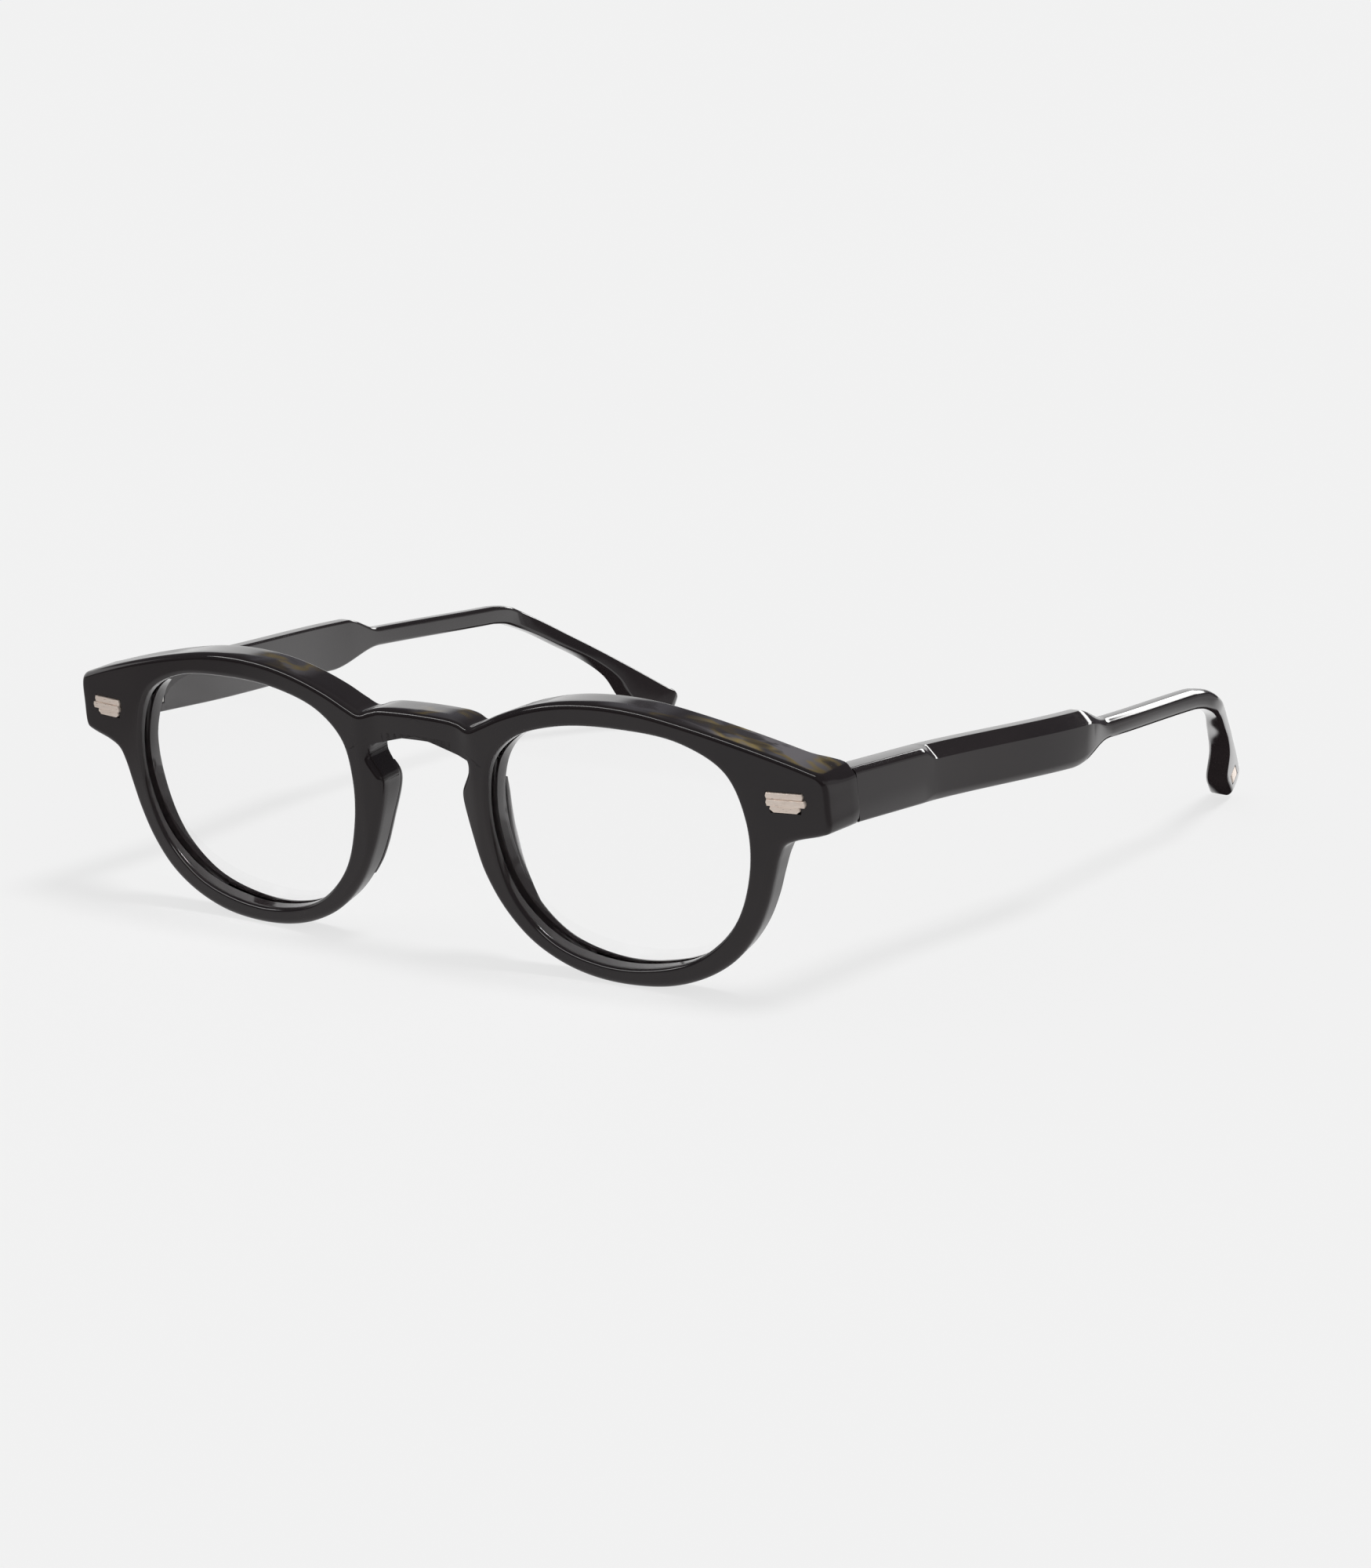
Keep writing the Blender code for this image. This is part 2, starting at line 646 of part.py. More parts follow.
def sideways(s, h):
    """How far outward the temple lies at a point of its length and height."""
    out = BOW * smooth_step(s, *BOW_S) - BOW_BACK * smooth_step(s, *BOW_BACK_S)
    turn = TURN_IN[0] * s - TURN_IN[1] * h - TURN_IN_START
    soft = min(max(turn + TURN_IN_SOFT, 0.0), 2 * TURN_IN_SOFT)
    return out - soft * soft / (4 * TURN_IN_SOFT) - max(turn - TURN_IN_SOFT, 0.0)


def root_s(h, gap=0.0):
    """Where the temple's butt end meets the front's joint face, at a height."""
    return (JOINT_W + BUTT_GAP + gap - AXIS_W) / math.cos(TEMPLE_SLOPE) - h * math.tan(TEMPLE_SLOPE)


def side_profile():
    """Pairs of top and bottom points from the joint to the tip, as (s, h)."""
    pairs = []
    for s in (0.0, 6.0, 12.0, BEVEL_START, BEVEL_START + 1.3, BEVEL_START + 2.7, BEVEL_END,
              35.0, 50.0, LOW_STEP[0], 58.0, 60.0, 62.0, 64.0, 66.0, 67.5, LOW_STEP[1]):
        top = TEMPLE_TOP + (BAR_TOP - TEMPLE_TOP) * smooth_step(s, *TOP_STEP)
        bottom = TEMPLE_BOTTOM + (BAR_BOTTOM - TEMPLE_BOTTOM) * smooth_step(s, *LOW_STEP)
        pairs.append((Vector((s, top)), Vector((s, bottom))))
    for s in (78.0, 85.0, 92.0):
        pairs.append((Vector((s, BAR_TOP)), Vector((s, BAR_BOTTOM))))
    top = curve_through(DROP_TOP, DROP_STEPS)
    bottom = curve_through(DROP_BOTTOM, DROP_STEPS)
    pairs += list(zip(top, bottom))
    return pairs


def temple_thickness(s):
    bar = TEMPLE_THICK + (BAR_THICK - TEMPLE_THICK) * smooth_step(s, STEP_START, STEP_END)
    return bar + (TIP_THICK - BAR_THICK) * smooth_step(s, *TIP_S)


def temple_ring(top, bottom, first):
    """Section of the temple between a top and a bottom point, as eight corners."""
    middle = (top + bottom) / 2
    up = (top - bottom).normalized()
    height = (top - bottom).length
    thick = temple_thickness(middle.x)
    grow = smooth_step(middle.x, BEVEL_START, BEVEL_END)
    shrink = 1 - 0.62 * smooth_step(middle.x, STEP_START, STEP_END)
    wide = SMALL_BEVEL + (TOP_BEVEL[0] - SMALL_BEVEL) * grow * shrink
    tall = SMALL_BEVEL + (TOP_BEVEL[1] - SMALL_BEVEL) * grow * shrink
    small = min(SMALL_BEVEL, height * 0.25)
    inner = TEMPLE_INNER - (TIP_THICK - BAR_THICK) * smooth_step(middle.x, *TIP_S)
    outer = inner + thick
    corners = [(inner + small, height), (outer - wide, height), (outer, height - tall),
               (outer, small), (outer - small, 0), (inner + small, 0), (inner, small),
               (inner, height - small)]
    ring = []
    for x, rise in corners:
        p = bottom + up * rise
        s = root_s(p.y) if first else p.x
        ring.append(Vector((x + sideways(s, p.y), s, p.y)))
    return ring


def core_ring(top, bottom, half, first, gap=0.0):
    """Square section of the core channel or wire."""
    middle = (top + bottom) / 2
    up = (top - bottom).normalized()
    x0 = TEMPLE_INNER + 0.55 * TEMPLE_THICK
    x0 += (TEMPLE_INNER + BAR_THICK / 2 - x0) * smooth_step(middle.x, STEP_START, STEP_END)
    ring = []
    for dx, dh in ((-half, half), (half, half), (half, -half), (-half, -half)):
        p = middle + up * dh
        s = root_s(p.y, gap) if first else p.x
        ring.append(Vector((x0 + dx + sideways(s, p.y), s, p.y)))
    return ring


def make_temple(parent, look, name, side):
    pairs = side_profile()
    outer = [temple_ring(top, bottom, i == 0) for i, (top, bottom) in enumerate(pairs)]
    core = [core_ring(top, bottom, CORE_HALF, i == 0)
            for i, (top, bottom) in enumerate(pairs) if (top + bottom).x / 2 < CORE_END]
    shape = bmesh.new()
    skin = [[shape.verts.new(p) for p in ring] for ring in outer]
    tube = [[shape.verts.new(p) for p in ring] for ring in core]
    for a, b in zip(skin, skin[1:]):
        bridge_rings(shape, a, b)
    for a, b in zip(tube, tube[1:]):
        bridge_rings(shape, a, b)
    shape.faces.new(skin[-1])
    shape.faces.new(tube[-1])
    close_root(shape, skin[0], tube[0])
    temple = new_object(name, shape, parent, look)
    half = PLATE_HEIGHT / 2 - 0.6 + GAP
    cutters = [box((TEMPLE_INNER - 3, -4, -half),
                   (TEMPLE_PLATE[1] + GAP, TEMPLE_PLATE_LENGTH + GAP, half))]
    for s in RIVET_S:
        cutters.append(cylinder(RIVET_RADIUS + GAP, (1, s, 0), (TEMPLE_PLATE[1] + RIVET_END + GAP, s, 0),
                                sides=12))
    cutters.append(inlay_block(GAP, INLAY_DEPTH, INLAY_DEPTH + 3))
    combine(temple, cutters, "DIFFERENCE")
    flip_to_side(temple, side)


def close_root(shape, skin, tube):
    """Face of the temple's butt end, round the mouth of the core channel."""
    joins = ((0, 0), (1, 1), (2, 1), (3, 2), (4, 2), (5, 3), (6, 3), (7, 0))
    for k, (i, t) in enumerate(joins):
        j, t2 = joins[(k + 1) % len(joins)]
        corners = [skin[i], skin[j], tube[t2], tube[t]]
        if t == t2:
            corners = [skin[i], skin[j], tube[t]]
        shape.faces.new(corners)


def make_core_wire(parent, look, name, side):
    pairs = side_profile()
    rings = [core_ring(top, bottom, CORE_WIRE_HALF, i == 0, GAP)
             for i, (top, bottom) in enumerate(pairs) if (top + bottom).x / 2 < CORE_END]
    rings[-1] = [p * 0.1 + q * 0.9 for p, q in zip(rings[-2], rings[-1])]
    new_object(name, loft(rings), parent, look, side)


def inlay_block(grow, depth, proud):
    """Oblong let into the outer face of the temple tip."""
    long, high = INLAY_SIZE
    s0, h0 = INLAY_CENTRE
    outer = TEMPLE_INNER + BAR_THICK
    shape = box((-depth, -long - grow, -high - grow), (proud, long + grow, high + grow))
    bmesh.ops.rotate(shape, matrix=Matrix.Rotation(INLAY_ANGLE, 3, "X"), verts=shape.verts)
    for vert in shape.verts:
        s, h = s0 + vert.co.y, h0 + vert.co.z
        vert.co = Vector((outer + sideways(s, h) + vert.co.x, s, h))
    return shape


def make_tip_inlay(parent, look, name, side):
    new_object(name, inlay_block(0.0, INLAY_DEPTH - GAP, 0.05), parent, look, side)


def make_rivet(parent, look, name, side, s):
    """One of the two rivets that hold the temple's hinge plate."""
    inner, outer = TEMPLE_PLATE
    pin = cylinder(RIVET_RADIUS, (inner - 0.1, s, 0), (outer + RIVET_END, s, 0), sides=12)
    new_object(name, pin, parent, look, side)


# ---------------------------------------------------------------- assembly

def build():
    acetate = material("acetate", (0.012, 0.011, 0.011), 0.12)
    clear = material("demo_lens", (0.95, 0.97, 0.97), 0.03, transmission=1.0)
    rose_gold = material("rose_gold", (0.86, 0.70, 0.58), 0.28, metallic=1.0)
    steel = material("hinge_metal", (0.62, 0.60, 0.57), 0.30, metallic=1.0)
    tilt = empty("front_tilt", None, (0, Y_PLACE, Z_PLACE), FRONT_TILT)
    make_front(tilt, acetate)
    for label, side in SIDES.items():
        make_lens(tilt, clear, "lens_" + label, side)
        make_nose_pad(tilt, acetate, "nose_pad_" + label, side)
        make_plaque(tilt, rose_gold, "front_plaque_" + label, side)
        make_front_hinge(tilt, steel, "front_hinge_" + label, side)
        make_hinge_screw(tilt, steel, "hinge_screw_" + label, side)
        axis = empty("hinge_axis_" + label, tilt, (side * AXIS_U, AXIS_W, AXIS_V))
        slope = empty("temple_slope_" + label, axis, (0, 0, 0), -TEMPLE_SLOPE)
        make_temple_hinge(slope, steel, "temple_hinge_" + label, side)
        make_temple(slope, acetate, "temple_" + label, side)
        make_core_wire(slope, steel, "core_wire_" + label, side)
        make_tip_inlay(slope, rose_gold, "tip_inlay_" + label, side)
        for place, s in zip(("front", "back"), RIVET_S):
            make_rivet(slope, steel, "temple_rivet_" + place + "_" + label, side, s)


clear_scene()
tool_look = material("cutter", (0.5, 0.5, 0.5), 0.5)
build()
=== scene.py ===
"""Fine surfaces, materials, lights and camera for the folding acetate eyeglasses.

Lengths in the shape code are millimetres.  The front is drawn in its own upright frame (u across,
w backwards, v up) and each temple in a frame on its hinge axis (x outward, s along, h up), and
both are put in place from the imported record's joints.
"""

import json
import math

import bmesh
import bpy
import numpy as np
from mathutils import Matrix, Vector


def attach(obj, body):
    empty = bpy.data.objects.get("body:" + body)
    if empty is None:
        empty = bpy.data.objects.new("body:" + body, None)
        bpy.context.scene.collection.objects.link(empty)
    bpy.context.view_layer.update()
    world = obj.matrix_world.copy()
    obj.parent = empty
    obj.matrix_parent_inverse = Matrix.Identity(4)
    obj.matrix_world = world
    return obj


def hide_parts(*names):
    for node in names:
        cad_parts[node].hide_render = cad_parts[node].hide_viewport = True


MM = 0.001
GAP = 0.3
SHARP, WELD = 30, 2e-7
# How far the cutting blocks reach past the surfaces that they open
PAST_SEAT, PAST_JOINT, PAST_INNER, PAST_ROOT, PAST_TIP = 3.0, 2.0, 3.0, 4.0, 3.0

# Front
FACE_WIDTH = 72.0
SAG = (2.77, 1.89)
BRIDGE_DIP = 0.7
DIP_U = (7.5, 11.5)
RIM_DEPTH = (5.2, 6.0)
RIM_DEPTH_V = (26.0, 34.0)
JOINT_W = 11.9
BLOCK_U = (60.3, 62.6)
BLOCK_V = (24.0, 25.6)
BLOCK_TOP_V = (35.3, 37.5)
EDGE_ROUND = 1.0
BACK_ROUND = 0.45
JOINT_EDGE, JOINT_EDGE_U = 0.08, (66.0, 70.0)
WALL_LEAN = (0.6, 0.25)
LEAN_V = (18.0, 26.0)
FLARE, FLARE_U, FLARE_TOP_V = 0.75, (67.0, 70.0), (33.5, 35.5)
LENS_CENTRE = (35.9, 22.0)
BEVEL = 0.75
LIP_W = 1.0
LENS_RADIUS = 120.0
LENS_EDGE = 1.4
LENS_HALF, LENS_CHAMFER, LENS_MIDDLE = 22, 0.3, 0.02
LENS_RINGS, LENS_STEPS = 14, 8
LIP_ROUND = 0.25
GROOVE_DEPTH = 0.9
GROOVE_WIDTH = 2.0
GROOVE_BEHIND = 0.2
BRIDGE_TOP = 38.6
KEYHOLE_TOP = 33.9
OUTLINE = [
    (0, BRIDGE_TOP), (6.4, 38.4), (8.6, 38.0), (10.5, 37.5), (12.6, 38.3), (16.5, 40.1),
    (22, 42.0), (28, 43.3), (35, 43.8), (42, 43.4), (49, 42.2), (56, 40.6), (63, 38.7),
    (69, 36.8), (71.1, 35.9), (71.8, 34.7), (72.0, 31), (72.0, 27.9), (71.6, 26.95),
    (70.3, 26.4), (66.3, 25.4), (64.3, 24.4), (63.2, 22.4), (62.2, 19.2), (60.8, 15.0),
    (58.6, 10.5), (55.1, 6.1), (50.3, 2.8), (44, 0.5), (37, -0.3), (30, 0.1), (24, 1.7),
    (18.5, 4.7), (14, 9.3), (11, 14.5), (8.9, 20.5), (7.75, 25.2), (7.7, 26.6), (7.9, 27.4),
    (9.3, 29.9), (9.52, 30.5), (9.55, 31.6), (8.7, 32.8), (6.5, 33.6), (3, 33.85),
    (0, KEYHOLE_TOP)]
OPENING = [
    (59.2, 28), (56.2, 35.4), (48.8, 39.5), (38, 40.75), (27, 40.1), (18.5, 37.4), (13.9, 33),
    (12.5, 27), (13.0, 19.5), (16.0, 10.9), (22.3, 4.7), (31, 2.0), (40, 2.15), (49, 4.9),
    (55.8, 11.0), (59.1, 19.7)]
OUTLINE_STEPS = 7
LOOP_STEPS = 16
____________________
• [WHAT YOU HAVE TO DO]:
Everything from the first line above through the line that contains "return bar +" should be duplicated exactly, please, and nothing beyond it.

• [RESPONSE TO THE EXERCISE]:
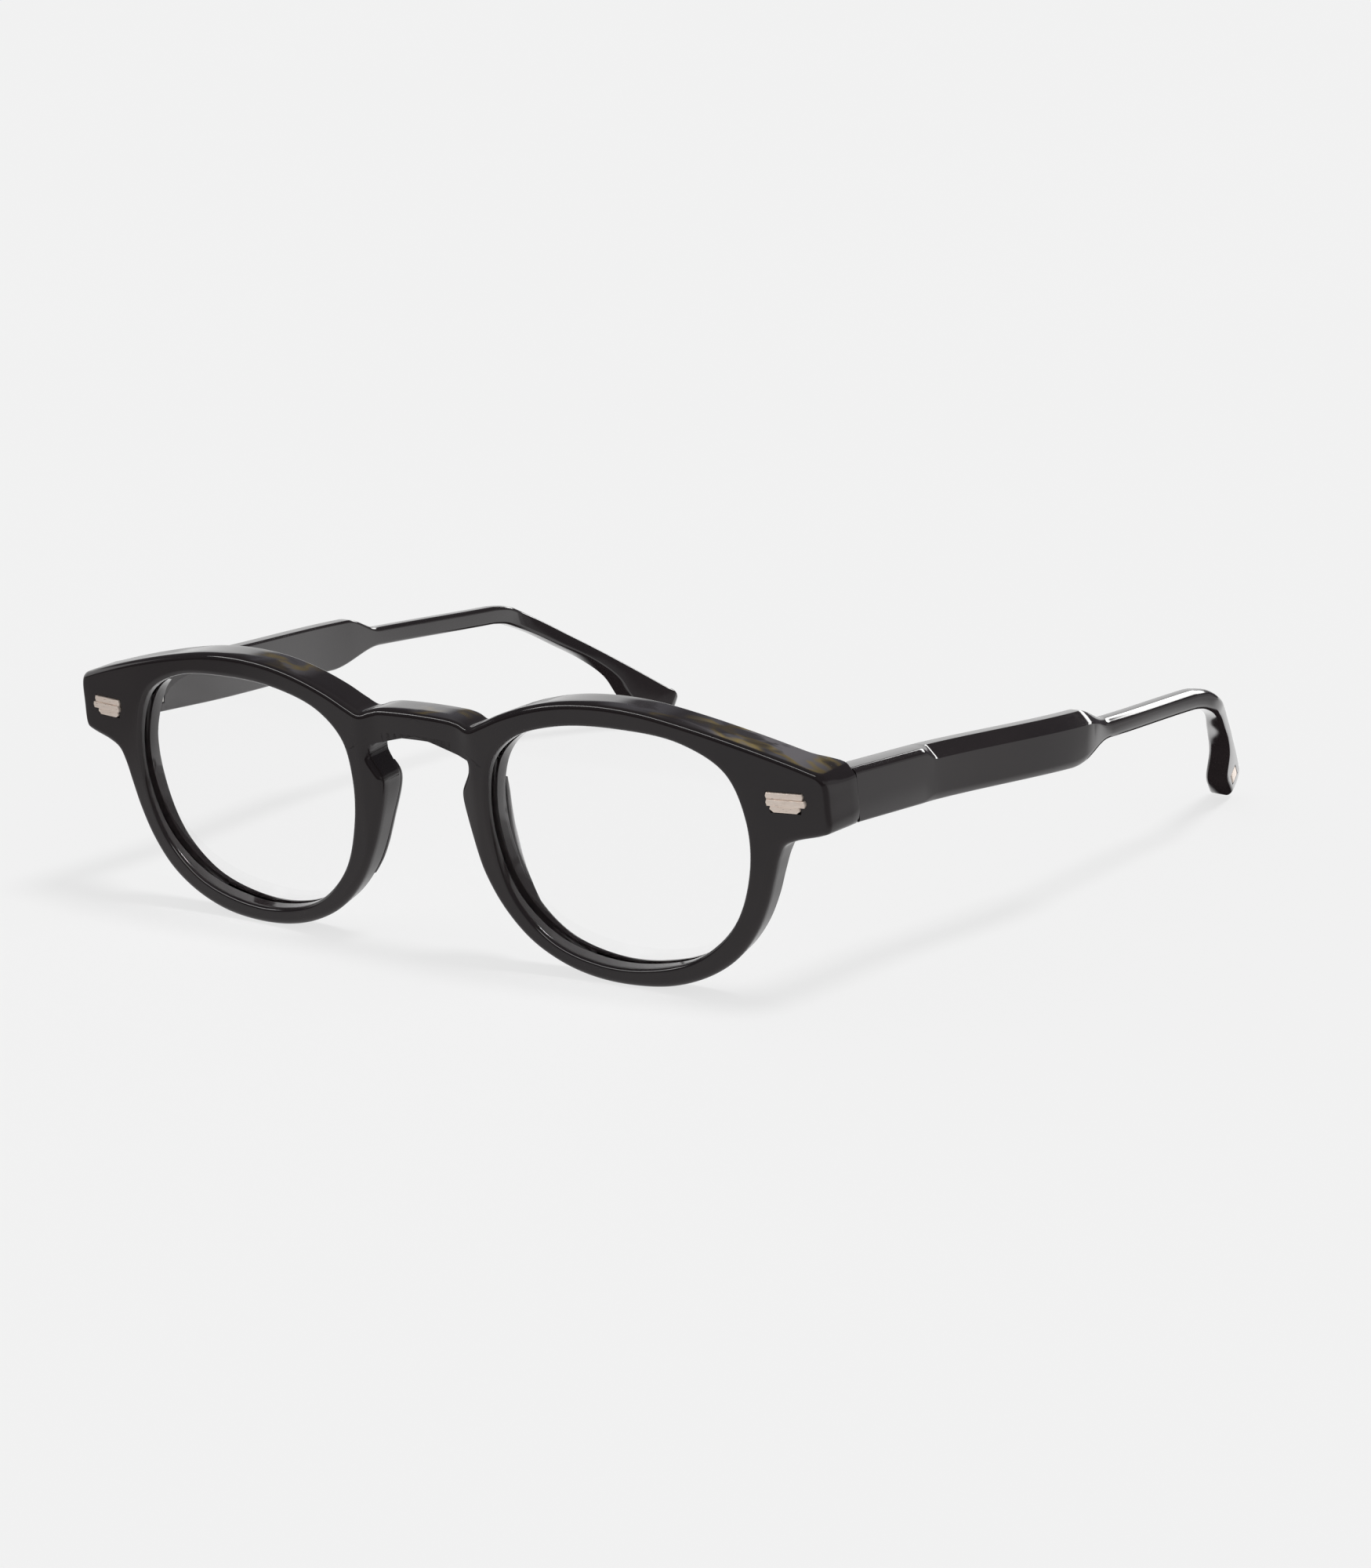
Keep writing the Blender code for this image. This is part 2, starting at line 646 of part.py. More parts follow.
def sideways(s, h):
    """How far outward the temple lies at a point of its length and height."""
    out = BOW * smooth_step(s, *BOW_S) - BOW_BACK * smooth_step(s, *BOW_BACK_S)
    turn = TURN_IN[0] * s - TURN_IN[1] * h - TURN_IN_START
    soft = min(max(turn + TURN_IN_SOFT, 0.0), 2 * TURN_IN_SOFT)
    return out - soft * soft / (4 * TURN_IN_SOFT) - max(turn - TURN_IN_SOFT, 0.0)


def root_s(h, gap=0.0):
    """Where the temple's butt end meets the front's joint face, at a height."""
    return (JOINT_W + BUTT_GAP + gap - AXIS_W) / math.cos(TEMPLE_SLOPE) - h * math.tan(TEMPLE_SLOPE)


def side_profile():
    """Pairs of top and bottom points from the joint to the tip, as (s, h)."""
    pairs = []
    for s in (0.0, 6.0, 12.0, BEVEL_START, BEVEL_START + 1.3, BEVEL_START + 2.7, BEVEL_END,
              35.0, 50.0, LOW_STEP[0], 58.0, 60.0, 62.0, 64.0, 66.0, 67.5, LOW_STEP[1]):
        top = TEMPLE_TOP + (BAR_TOP - TEMPLE_TOP) * smooth_step(s, *TOP_STEP)
        bottom = TEMPLE_BOTTOM + (BAR_BOTTOM - TEMPLE_BOTTOM) * smooth_step(s, *LOW_STEP)
        pairs.append((Vector((s, top)), Vector((s, bottom))))
    for s in (78.0, 85.0, 92.0):
        pairs.append((Vector((s, BAR_TOP)), Vector((s, BAR_BOTTOM))))
    top = curve_through(DROP_TOP, DROP_STEPS)
    bottom = curve_through(DROP_BOTTOM, DROP_STEPS)
    pairs += list(zip(top, bottom))
    return pairs


def temple_thickness(s):
    bar = TEMPLE_THICK + (BAR_THICK - TEMPLE_THICK) * smooth_step(s, STEP_START, STEP_END)
    return bar + (TIP_THICK - BAR_THICK) * smooth_step(s, *TIP_S)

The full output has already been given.